Common Pitfalls to Avoid
- Copy-paste errors — mentioning the wrong state or portal in a tender response is embarrassing and can be fatal to your bid
- Ignoring local content — treating multi-state tenders as if local content does not matter
- Overextending — bidding on too many tenders across too many states and delivering poor-quality responses
- Underestimating logistics — pricing interstate delivery without properly accounting for travel, freight, and communication costs
- Assuming uniformity — expecting every state to evaluate the same way
A Practical Expansion Strategy
Rather than trying to tender in all states simultaneously, a staged approach works best:
- Master your home state — build a strong track record and references
- Expand to an adjacent state — leverage geographic proximity and similar market conditions
- Build references in the new state — complete a few contracts before expanding further
- Progressively add states — each new state becomes easier as your multi-state experience grows
- Consider national capability — once you have experience in three or more states, you can credibly position as a national supplier
For a complete overview of all tender sources, see our guide to finding government tenders in Australia.
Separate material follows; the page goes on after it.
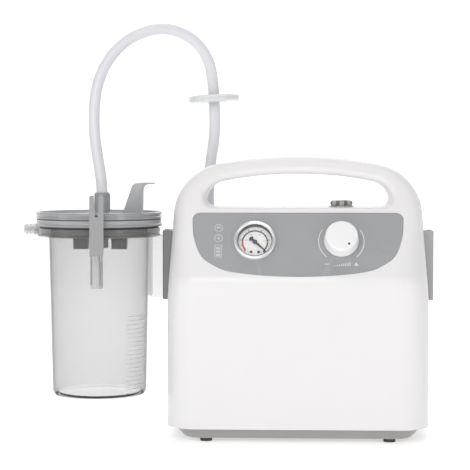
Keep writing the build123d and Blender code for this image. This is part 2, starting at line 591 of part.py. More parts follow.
def make_tubing():
    keep("hose_long", tube(HOSE_LONG))
    keep("hose_short", tube(HOSE_SHORT))
    spot = Pos(*FILTER_AT) * Rot(0, -FILTER_TILT, 0)
    half = turned([(0, 0), (FILTER_R, 0), (FILTER_R, 2.6), (FILTER_R - 1.6, 4.2), (12, 4.6), (9, 5.3),
                   (0, 5.3)])
    half -= turned([(0, -1), (26, -1), (26, 1.6), (0, 1.6)])
    keep("filter_upper", spot * half)
    keep("filter_lower", spot * mirror(half, about=Plane.XY))
    keep("filter_membrane", spot * Cylinder(25.8, 1.0))


def main():
    outside = casing_block(0)
    make_shells(outside)
    make_base()
    make_panel()
    make_rails(outside)
    make_gauge()
    make_regulator()
    make_switch()
    make_rear_fittings()
    make_motor()
    make_crank()
    make_pump_body()
    make_electrics()
    make_inner_pipes()
    make_jar()
    make_lid()
    make_latches()
    make_lid_fittings()
    make_tubing()
    os.makedirs("parts", exist_ok=True)
    for name, shape in NODES.items():
        export_step(shape, f"parts/{name}.step")


main()
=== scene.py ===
"""Portable suction pump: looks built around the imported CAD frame. Everything is in metres."""

from math import atan2, cos, hypot, pi, radians, sin

import bmesh
import bpy
import numpy as np
from mathutils import Matrix, Vector


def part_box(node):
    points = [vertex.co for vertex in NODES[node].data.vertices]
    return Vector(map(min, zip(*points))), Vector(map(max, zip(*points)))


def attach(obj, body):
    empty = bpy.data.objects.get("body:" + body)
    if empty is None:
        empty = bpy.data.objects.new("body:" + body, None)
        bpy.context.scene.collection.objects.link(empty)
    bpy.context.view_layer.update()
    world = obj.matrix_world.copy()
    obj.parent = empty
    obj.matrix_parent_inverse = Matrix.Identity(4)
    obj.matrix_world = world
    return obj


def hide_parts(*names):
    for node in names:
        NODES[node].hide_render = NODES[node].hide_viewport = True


MM = 0.001
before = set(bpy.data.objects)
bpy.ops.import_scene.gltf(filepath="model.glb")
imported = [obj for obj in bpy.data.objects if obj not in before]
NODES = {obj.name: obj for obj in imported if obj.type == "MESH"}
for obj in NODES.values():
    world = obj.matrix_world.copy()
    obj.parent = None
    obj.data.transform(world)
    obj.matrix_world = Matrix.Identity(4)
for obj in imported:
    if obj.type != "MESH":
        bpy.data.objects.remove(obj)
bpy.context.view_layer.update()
scene = bpy.context.scene


# ---- places read from the frame
def centre(node):
    low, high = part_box(node)
    return (low + high) / 2


CASE_X = centre("base_tray").x
JAR_X = centre("lid_gasket").x
LEAN = radians(28)                       # lean of the control face
SLOPE_OUT = Vector((0, -cos(LEAN), sin(LEAN)))
SLOPE_UP = Vector((0, sin(LEAN), cos(LEAN)))
SLOPE_FOOT = Vector((CASE_X, -0.080, 0.190))


def slope_matrix(u=0.0, v=0.0, out=0.0):
    """Frame of a point on the control face: X right, Y up the slope, Z out of it. Millimetres."""
    place = SLOPE_FOOT + Vector((u * MM, 0, 0)) + SLOPE_UP * (v * MM) + SLOPE_OUT * (out * MM)
    axes = Matrix((Vector((1, 0, 0)), SLOPE_UP, SLOPE_OUT)).transposed().to_4x4()
    return Matrix.Translation(place) @ axes


# ---- materials
def feed(node, values):
    for socket, value in values.items():
        node.inputs[socket].default_value = value


def new_material(name, color, rough, metal=0.0, coat=0.0, alpha=1.0, transmission=0.0, ior=1.45,
                 specular=0.5, subsurface=0.0, subsurface_radius=0.004):
    """A Principled material and its shader."""
    material = bpy.data.materials.new(name)
    material.use_nodes = True
    shader = material.node_tree.nodes["Principled BSDF"]
    values = {"Base Color": (*color, 1), "Roughness": rough, "Metallic": metal, "Coat Weight": coat,
              "Alpha": alpha, "Transmission Weight": transmission, "IOR": ior,
              "Specular IOR Level": specular, "Subsurface Weight": subsurface}
    feed(shader, values)
    if subsurface:
        feed(shader, {"Subsurface Radius": (1, 1, 1), "Subsurface Scale": subsurface_radius})
    return material, shader


def noise(tree, scale, detail=2.0, rough=0.5, stretch=None):
    """Noise in the object's own coordinates."""
    place = tree.nodes.new("ShaderNodeTexCoord")
    texture = tree.nodes.new("ShaderNodeTexNoise")
    feed(texture, {"Scale": scale, "Detail": detail, "Roughness": rough})
    source = place.outputs["Object"]
    if stretch:
        mapping = tree.nodes.new("ShaderNodeMapping")
        feed(mapping, {"Scale": stretch})
        tree.links.new(source, mapping.inputs["Vector"])
        source = mapping.outputs["Vector"]
    tree.links.new(source, texture.inputs["Vector"])
    return texture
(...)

Getting Started With Multi-State Tendering
Your action plan for expanding across jurisdictions:
- Register on all state tender portals where you intend to compete
- Research local content policies for each target state
- Build a compliance matrix covering all jurisdictions
- Create state-specific tender templates for efficient response preparation
- Set up comprehensive monitoring through Australia Tender Alerts to cover all sources
- Identify local partners in states where you lack a physical presence
- Start with one new state and prove your capability before spreading further
Multi-state government tendering is a proven growth strategy for Australian businesses. The complexity is manageable with the right systems, and the payoff — access to a vastly larger market — makes the investment worthwhile.